**What you will do:** Will you return, word for word, only the lines from the top of the data below down to and including the one with "return tube_faces(rows, cols), list(index)"?

**Information provided:**
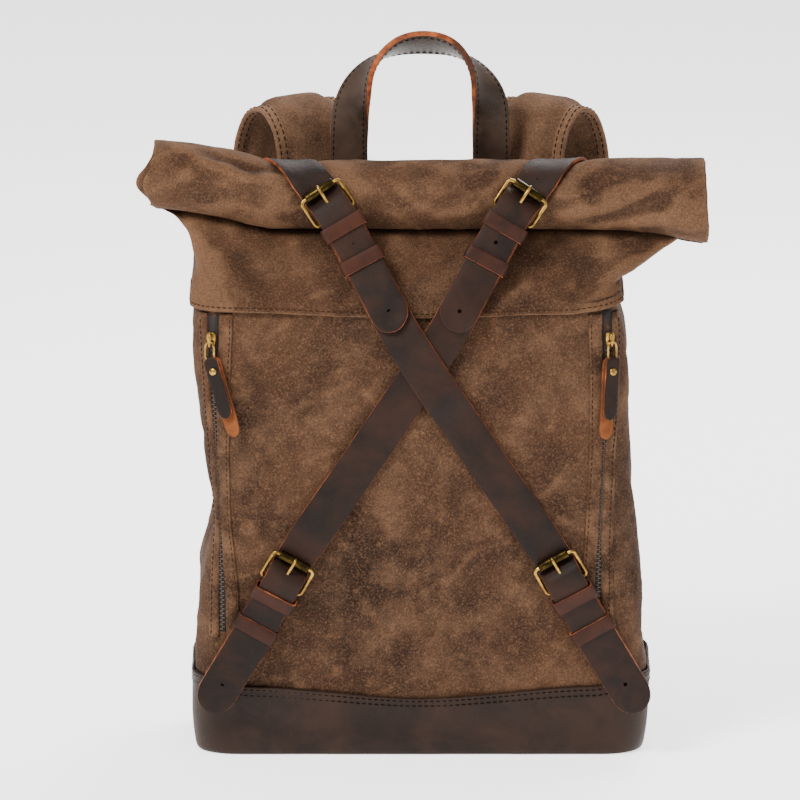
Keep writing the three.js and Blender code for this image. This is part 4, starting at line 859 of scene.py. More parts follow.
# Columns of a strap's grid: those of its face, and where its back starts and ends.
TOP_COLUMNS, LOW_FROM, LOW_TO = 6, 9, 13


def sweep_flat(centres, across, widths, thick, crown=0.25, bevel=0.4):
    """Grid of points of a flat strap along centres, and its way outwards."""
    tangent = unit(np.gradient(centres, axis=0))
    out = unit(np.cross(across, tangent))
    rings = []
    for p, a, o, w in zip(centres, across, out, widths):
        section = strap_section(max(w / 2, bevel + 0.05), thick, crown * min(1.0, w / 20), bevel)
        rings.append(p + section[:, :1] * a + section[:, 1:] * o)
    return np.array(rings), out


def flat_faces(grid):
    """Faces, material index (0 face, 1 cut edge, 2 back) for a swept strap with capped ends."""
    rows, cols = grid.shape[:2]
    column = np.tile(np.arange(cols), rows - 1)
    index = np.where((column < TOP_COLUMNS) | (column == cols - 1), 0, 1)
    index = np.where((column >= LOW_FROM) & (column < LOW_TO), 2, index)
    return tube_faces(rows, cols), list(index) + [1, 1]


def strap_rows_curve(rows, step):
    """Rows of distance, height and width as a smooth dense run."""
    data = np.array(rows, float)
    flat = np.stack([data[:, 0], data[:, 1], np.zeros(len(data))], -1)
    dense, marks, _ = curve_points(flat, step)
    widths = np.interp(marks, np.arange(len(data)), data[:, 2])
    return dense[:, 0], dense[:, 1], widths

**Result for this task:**
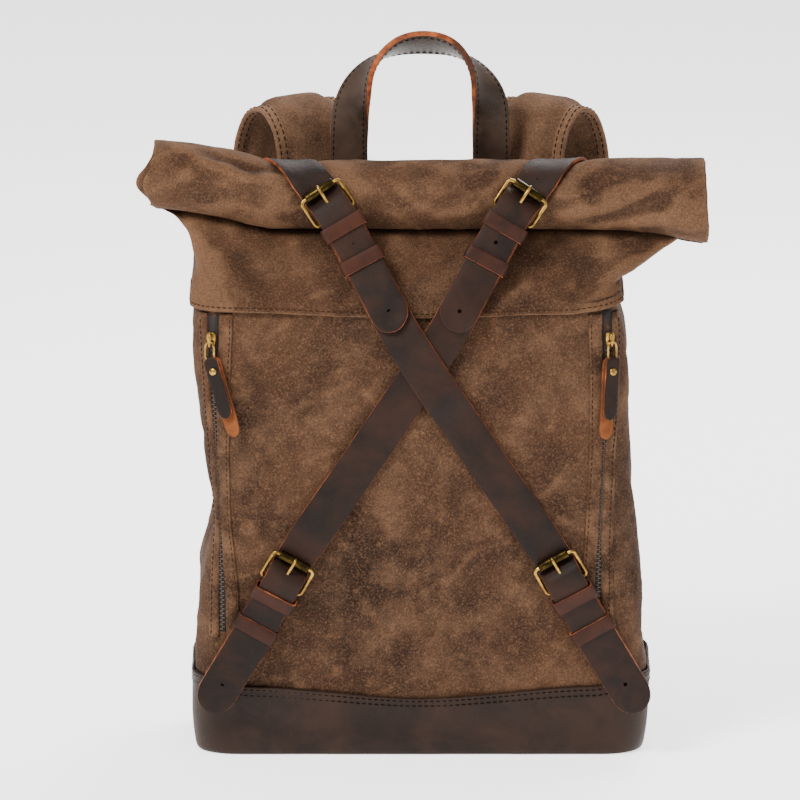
Keep writing the three.js and Blender code for this image. This is part 4, starting at line 859 of scene.py. More parts follow.
# Columns of a strap's grid: those of its face, and where its back starts and ends.
TOP_COLUMNS, LOW_FROM, LOW_TO = 6, 9, 13


def sweep_flat(centres, across, widths, thick, crown=0.25, bevel=0.4):
    """Grid of points of a flat strap along centres, and its way outwards."""
    tangent = unit(np.gradient(centres, axis=0))
    out = unit(np.cross(across, tangent))
    rings = []
    for p, a, o, w in zip(centres, across, out, widths):
        section = strap_section(max(w / 2, bevel + 0.05), thick, crown * min(1.0, w / 20), bevel)
        rings.append(p + section[:, :1] * a + section[:, 1:] * o)
    return np.array(rings), out


def flat_faces(grid):
    """Faces, material index (0 face, 1 cut edge, 2 back) for a swept strap with capped ends."""
    rows, cols = grid.shape[:2]
    column = np.tile(np.arange(cols), rows - 1)
    index = np.where((column < TOP_COLUMNS) | (column == cols - 1), 0, 1)
    index = np.where((column >= LOW_FROM) & (column < LOW_TO), 2, index)
    return tube_faces(rows, cols), list(index) + [1, 1]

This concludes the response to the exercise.